On distingue, grâce aux indications des historiens dont le regard accompagne le nôtre, des signes de résistance. Les Juifs ne se sont pas laissés mener à l’abattoir contrairement à ce que certains voudraient bien se faire croire. À chaque moment dans l’histoire de la Shoah, des actions se sont organisées pour échapper à la mort programmée, pour se garantir une chance de survie. D’après le commissaire de l’exposition, les hommes avaient tendance à regarder le photographe avec défi, les femmes à tirer la langue. Rappelons qu’il s’agit de photographies et non de vidéos, qu’il nous est encore impossible de savoir ce qui a précédé ce geste, ce qui l’a suivi. En exprimant leur individualité, les prisonniers et prisonnières marqueraient leur opposition de se fondre dans la masse, leur refus d’appartenir à un troupeau de corps sans visage, une forme de rébellion face au système concentrationnaire nazi. 

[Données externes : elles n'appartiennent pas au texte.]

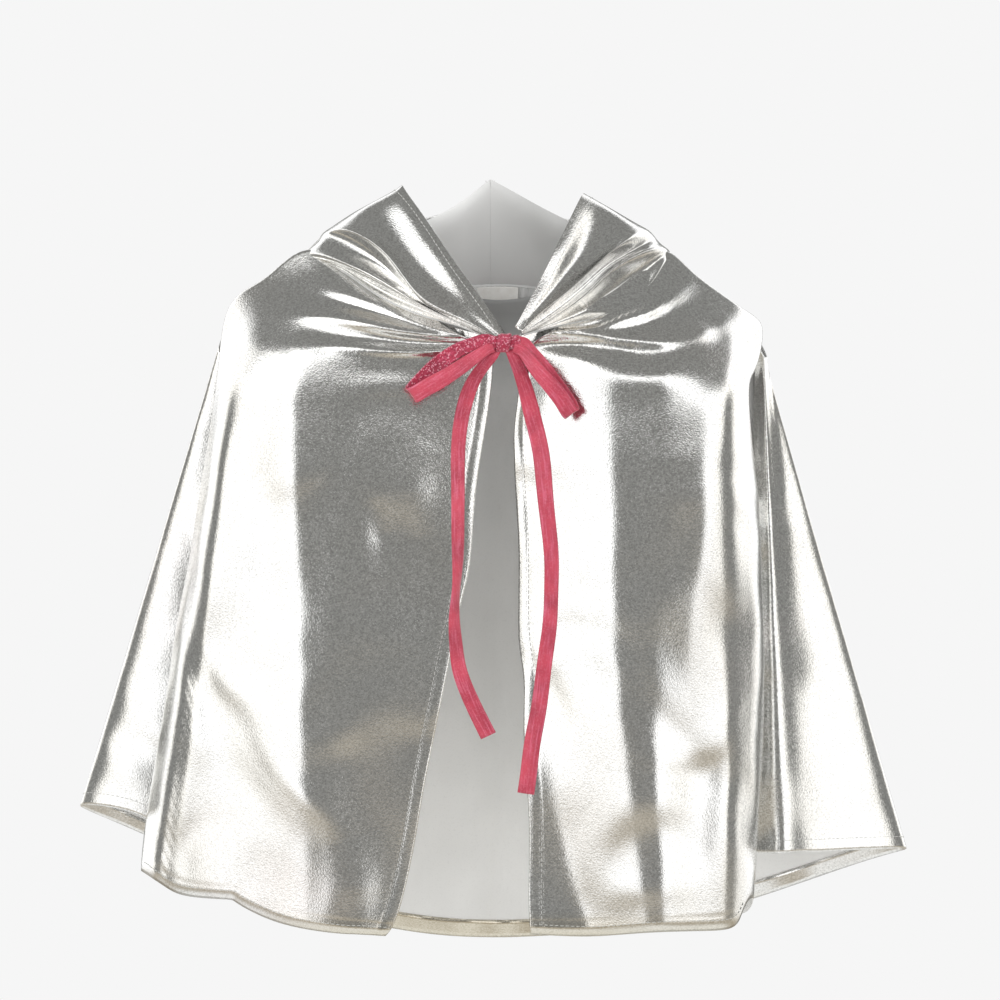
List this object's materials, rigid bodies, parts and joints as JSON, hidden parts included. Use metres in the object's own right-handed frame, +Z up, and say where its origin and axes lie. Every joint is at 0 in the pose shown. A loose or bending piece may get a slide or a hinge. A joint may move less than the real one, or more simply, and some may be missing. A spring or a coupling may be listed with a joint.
{
  "type": "superhero cape",
  "caption": "Child's short hooded cape of silver foil cloth, open at the front, drawn in and tied at the neck with a pink satin ribbon bow.",
  "frame": {"origin": "middle of the neck opening, level with the nape seam", "axes": "+X across the cape towards the right as seen from the front, -Y out of the front, +Z up"},
  "size_m": [0.4947, 0.1932, 0.4582],
  "materials": {
    "silver_foil": "gloss",
    "foil_reverse": "matte",
    "satin_ribbon": "satin",
    "label_tape": "matte"
  },
  "bodies": {
    "cape": {"front_panel_left": "silver_foil", "front_panel_right": "silver_foil", "back_panel": "silver_foil", "front_edge_hem_left": "silver_foil", "front_edge_hem_right": "silver_foil", "bottom_hem_left": "silver_foil", "bottom_hem_right": "silver_foil", "bottom_hem_back": "silver_foil", "neck_band": "silver_foil", "neck_casing": "foil_reverse", "neck_ribbon": "satin_ribbon", "neck_label": "label_tape", "hood_side_left": "silver_foil", "hood_side_right": "silver_foil", "hood_back_left": "silver_foil", "hood_back_right": "silver_foil", "hood_edge_hem_left": "silver_foil", "hood_edge_hem_right": "silver_foil", "bow_knot": "satin_ribbon"},
    "hood": {"hood_bag_left": "silver_foil", "hood_bag_right": "silver_foil", "hood_centre_seam": "foil_reverse"},
    "left_loop": {"bow_loop_left": "satin_ribbon"},
    "right_loop": {"bow_loop_right": "satin_ribbon"},
    "left_tail": {"ribbon_tail_left": "satin_ribbon"},
    "right_tail": {"ribbon_tail_right": "satin_ribbon"}
  },
  "joints": [
    {"name": "hood_lift", "type": "hinge", "parent": "cape", "child": "hood", "pos_m": [0, 0.022, 0.063], "axis": [1, 0, 0], "range_deg": [0, 75]},
    {"name": "left_loop_lift", "type": "hinge", "parent": "cape", "child": "left_loop", "pos_m": [0.004, -0.062, -0.033], "axis": [-0.5593, 0, 0.829], "range_deg": [0, 45]},
    {"name": "right_loop_lift", "type": "hinge", "parent": "cape", "child": "right_loop", "pos_m": [0.004, -0.062, -0.033], "axis": [-0.8, 0, -0.6], "range_deg": [0, 45]},
    {"name": "left_tail_swing", "type": "hinge", "parent": "cape", "child": "left_tail", "pos_m": [0.004, -0.062, -0.033], "axis": [0, 1, 0], "range_deg": [0, 20]},
    {"name": "right_tail_swing", "type": "hinge", "parent": "cape", "child": "right_tail", "pos_m": [0.004, -0.062, -0.033], "axis": [0, 1, 0], "range_deg": [-20, 0]}
  ]
}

Que se passe‐​t‐​il ailleurs ? Ailleurs que dans cet autre monde. Les habitants de la ville d’Oświęcim étaient‐​ils au courant ? Le commissaire d’exposition nous l’assure : “Ce sont des témoins oculaires et olfactifs de ce qui se déroule à quelques mètres de chez eux, de la gare si fréquentée, de leurs usines”. Comment ne pas voir les fumées ? Comment ne pas voir qu’elles ne discontinuent pas ? Comment manquer les arrivées de train, les milliers de “voyageurs” ? Comment ne pas sentir une odeur qui ne se dissimule pas ? “Il y a bien une porosité entre le site d’Auschwitz, la ville et la vie, l’information circulait”.